→ **WHAT IS EXPECTED**: Repeat the material in full. Keep every line exactly as it is.

→ **SOURCE MATERIAL**:
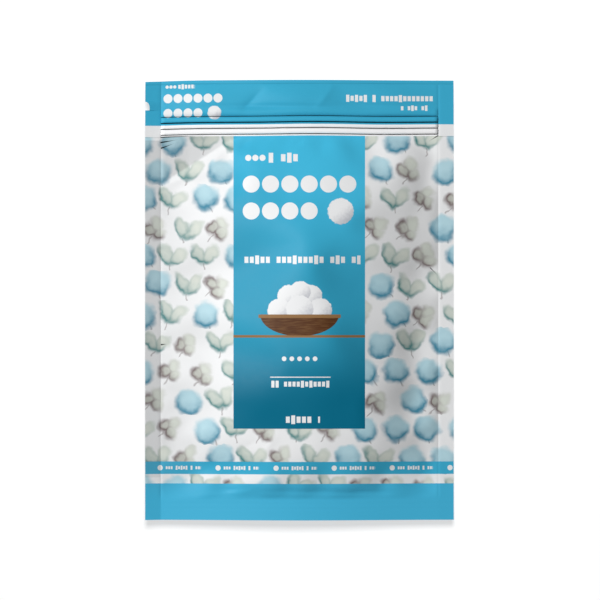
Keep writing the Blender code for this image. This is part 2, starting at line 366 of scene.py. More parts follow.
def slack_shift(form, cloth, height, side):
    """How far a slack film moves from its plain form, on an even grid between the seals.

    The film is cut a little larger than the space it covers and is welded fast all round. The
    contents hold it near its plain form, so the spare length gathers into puckers and flat facets.
    """
    width, reach = 2 * form.fill_side, form.zip_foot - form.fill_foot
    columns = np.linspace(-form.fill_side, form.fill_side, round(width / cloth.pitch) + 1)
    rows = np.linspace(form.fill_foot, form.zip_foot, round(reach / cloth.pitch) + 1)
    x, y = np.meshgrid(columns, rows)
    rest = np.stack([x, y, height(x, y)], -1)
    film = new_grid("slack_film", columns, rows)
    ripple = np.random.RandomState(RIPPLE_SEED).uniform(-1, 1, x.shape)
    ripple[[0, -1]] = ripple[:, [0, -1]] = 0
    start = rest.copy()
    start[..., 2] += RIPPLE * ripple
    set_points(film.data, start)
    held = film.vertex_groups.new(name="held")
    edge = np.zeros(x.shape, bool)
    edge[[0, -1]] = edge[:, [0, -1]] = True
    held.add(np.flatnonzero(edge).tolist(), 1.0, "REPLACE")
    held.add(np.flatnonzero(~edge).tolist(), cloth.hold, "REPLACE")
    modifier = film.modifiers.new("slack", "CLOTH")
    settings = modifier.settings
    settings.quality = 6
    settings.mass = 0.1
    settings.air_damping = 2.0
    settings.tension_stiffness = settings.compression_stiffness = cloth.tension
    settings.shear_stiffness = cloth.tension / 2
    settings.tension_damping = settings.compression_damping = settings.shear_damping = 8.0
    settings.bending_stiffness = cloth.bending
    settings.bending_damping = 1.0
    settings.vertex_group_mass = held.name
    settings.shrink_min = -cloth.slack
    settings.effector_weights.gravity = 0
    settings.use_pressure = True
    settings.uniform_pressure_force = cloth.pressure * side
    modifier.collision_settings.use_collision = False
    modifier.point_cache.frame_end = cloth.frames
    for step in range(1, cloth.frames + 1):
        bpy.context.scene.frame_set(step)
    settled = film.evaluated_get(bpy.context.evaluated_depsgraph_get()).to_mesh()
    points = np.empty(x.size * 3, np.float32)
    settled.vertices.foreach_get("co", points)
    bpy.data.objects.remove(film)
    bpy.context.scene.frame_set(1)
    return columns, rows, smoothed(points.reshape(rest.shape) - rest, cloth.smoothing)


def cubic_along(field, places):
    """The field read along its first axis at places between its points, by a smooth cubic curve."""
    last = len(field) - 1
    start = np.clip(np.floor(places), 0, last - 1).astype(int)
    t = (places - start).reshape(-1, *[1] * (field.ndim - 1))
    before, after, beyond = np.clip(start - 1, 0, last), start + 1, np.clip(start + 2, 0, last)
    p0, p1, p2, p3 = field[before], field[start], field[after], field[beyond]
    slope, curve = p2 - p0, 2 * p0 - 5 * p1 + 4 * p2 - p3
    return p1 + t * (slope + t * (curve + t * (3 * (p1 - p2) + p3 - p0))) / 2


def read_shift(shift, x, y):
    """The simulated shift at the columns x and rows y of the finished film."""
    columns, rows, field = shift
    step_across, step_along = columns[1] - columns[0], rows[1] - rows[0]
    across = np.clip((x - columns[0]) / step_across, 0, len(columns) - 1)
    along = np.clip((y - rows[0]) / step_along, 0, len(rows) - 1)
    read = cubic_along(field, along)
    return np.moveaxis(cubic_along(np.moveaxis(read, 1, 0), across), 0, 1)


# Folds, zip and seals, as heights over the plain form


def fold_heights(x, y, lines, power):
    """Ridges and valleys along lines, highest in the middle: sharp for a power of 1, soft for 2."""
    total = np.zeros_like(x)
    for start, end, height, width in lines:
        x0, y0, x1, y1 = (MM * value for value in (*start, *end))
        run = math.hypot(x1 - x0, y1 - y0)
        along = ((x - x0) * (x1 - x0) + (y - y0) * (y1 - y0)) / run**2
        off = np.abs((x - x0) * (y1 - y0) - (y - y0) * (x1 - x0)) / run
        fade = np.sin(math.pi * np.clip(along, 0, 1))
        total += height * MM * fade * np.exp(-((off / (width * MM)) ** power))
    return total


def flat_corner(form, x, y, height):
    """The front film's height with its top left corner pulled flat, up to a sharp fold."""
    (x0, y0), (x1, y1) = CORNER_FOLD
    run = math.hypot(x1 - x0, y1 - y0)
    beyond = ((x - x0 * MM) * (y1 - y0) - (y - y0 * MM) * (x1 - x0)) / run
    corner = np.maximum(CORNER_LIFT * MM - CORNER_FALL * (x - x0 * MM), CORNER_LOW * MM)
    corner += form.seals(x, y)
    corner += CORNER_RISE * np.maximum(beyond, 0)
    near_seal = share(form.fill_side - np.abs(x), 0, 4 * MM) * share(form.zip_foot - y, 0, 4 * MM)
    return height - np.maximum(height - corner, 0) * near_seal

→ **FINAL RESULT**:
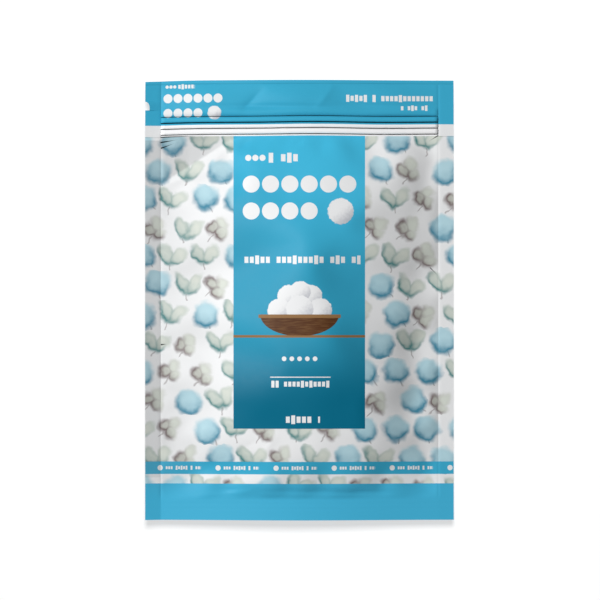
Keep writing the Blender code for this image. This is part 2, starting at line 366 of scene.py. More parts follow.
def slack_shift(form, cloth, height, side):
    """How far a slack film moves from its plain form, on an even grid between the seals.

    The film is cut a little larger than the space it covers and is welded fast all round. The
    contents hold it near its plain form, so the spare length gathers into puckers and flat facets.
    """
    width, reach = 2 * form.fill_side, form.zip_foot - form.fill_foot
    columns = np.linspace(-form.fill_side, form.fill_side, round(width / cloth.pitch) + 1)
    rows = np.linspace(form.fill_foot, form.zip_foot, round(reach / cloth.pitch) + 1)
    x, y = np.meshgrid(columns, rows)
    rest = np.stack([x, y, height(x, y)], -1)
    film = new_grid("slack_film", columns, rows)
    ripple = np.random.RandomState(RIPPLE_SEED).uniform(-1, 1, x.shape)
    ripple[[0, -1]] = ripple[:, [0, -1]] = 0
    start = rest.copy()
    start[..., 2] += RIPPLE * ripple
    set_points(film.data, start)
    held = film.vertex_groups.new(name="held")
    edge = np.zeros(x.shape, bool)
    edge[[0, -1]] = edge[:, [0, -1]] = True
    held.add(np.flatnonzero(edge).tolist(), 1.0, "REPLACE")
    held.add(np.flatnonzero(~edge).tolist(), cloth.hold, "REPLACE")
    modifier = film.modifiers.new("slack", "CLOTH")
    settings = modifier.settings
    settings.quality = 6
    settings.mass = 0.1
    settings.air_damping = 2.0
    settings.tension_stiffness = settings.compression_stiffness = cloth.tension
    settings.shear_stiffness = cloth.tension / 2
    settings.tension_damping = settings.compression_damping = settings.shear_damping = 8.0
    settings.bending_stiffness = cloth.bending
    settings.bending_damping = 1.0
    settings.vertex_group_mass = held.name
    settings.shrink_min = -cloth.slack
    settings.effector_weights.gravity = 0
    settings.use_pressure = True
    settings.uniform_pressure_force = cloth.pressure * side
    modifier.collision_settings.use_collision = False
    modifier.point_cache.frame_end = cloth.frames
    for step in range(1, cloth.frames + 1):
        bpy.context.scene.frame_set(step)
    settled = film.evaluated_get(bpy.context.evaluated_depsgraph_get()).to_mesh()
    points = np.empty(x.size * 3, np.float32)
    settled.vertices.foreach_get("co", points)
    bpy.data.objects.remove(film)
    bpy.context.scene.frame_set(1)
    return columns, rows, smoothed(points.reshape(rest.shape) - rest, cloth.smoothing)


def cubic_along(field, places):
    """The field read along its first axis at places between its points, by a smooth cubic curve."""
    last = len(field) - 1
    start = np.clip(np.floor(places), 0, last - 1).astype(int)
    t = (places - start).reshape(-1, *[1] * (field.ndim - 1))
    before, after, beyond = np.clip(start - 1, 0, last), start + 1, np.clip(start + 2, 0, last)
    p0, p1, p2, p3 = field[before], field[start], field[after], field[beyond]
    slope, curve = p2 - p0, 2 * p0 - 5 * p1 + 4 * p2 - p3
    return p1 + t * (slope + t * (curve + t * (3 * (p1 - p2) + p3 - p0))) / 2


def read_shift(shift, x, y):
    """The simulated shift at the columns x and rows y of the finished film."""
    columns, rows, field = shift
    step_across, step_along = columns[1] - columns[0], rows[1] - rows[0]
    across = np.clip((x - columns[0]) / step_across, 0, len(columns) - 1)
    along = np.clip((y - rows[0]) / step_along, 0, len(rows) - 1)
    read = cubic_along(field, along)
    return np.moveaxis(cubic_along(np.moveaxis(read, 1, 0), across), 0, 1)


# Folds, zip and seals, as heights over the plain form


def fold_heights(x, y, lines, power):
    """Ridges and valleys along lines, highest in the middle: sharp for a power of 1, soft for 2."""
    total = np.zeros_like(x)
    for start, end, height, width in lines:
        x0, y0, x1, y1 = (MM * value for value in (*start, *end))
        run = math.hypot(x1 - x0, y1 - y0)
        along = ((x - x0) * (x1 - x0) + (y - y0) * (y1 - y0)) / run**2
        off = np.abs((x - x0) * (y1 - y0) - (y - y0) * (x1 - x0)) / run
        fade = np.sin(math.pi * np.clip(along, 0, 1))
        total += height * MM * fade * np.exp(-((off / (width * MM)) ** power))
    return total


def flat_corner(form, x, y, height):
    """The front film's height with its top left corner pulled flat, up to a sharp fold."""
    (x0, y0), (x1, y1) = CORNER_FOLD
    run = math.hypot(x1 - x0, y1 - y0)
    beyond = ((x - x0 * MM) * (y1 - y0) - (y - y0 * MM) * (x1 - x0)) / run
    corner = np.maximum(CORNER_LIFT * MM - CORNER_FALL * (x - x0 * MM), CORNER_LOW * MM)
    corner += form.seals(x, y)
    corner += CORNER_RISE * np.maximum(beyond, 0)
    near_seal = share(form.fill_side - np.abs(x), 0, 4 * MM) * share(form.zip_foot - y, 0, 4 * MM)
    return height - np.maximum(height - corner, 0) * near_seal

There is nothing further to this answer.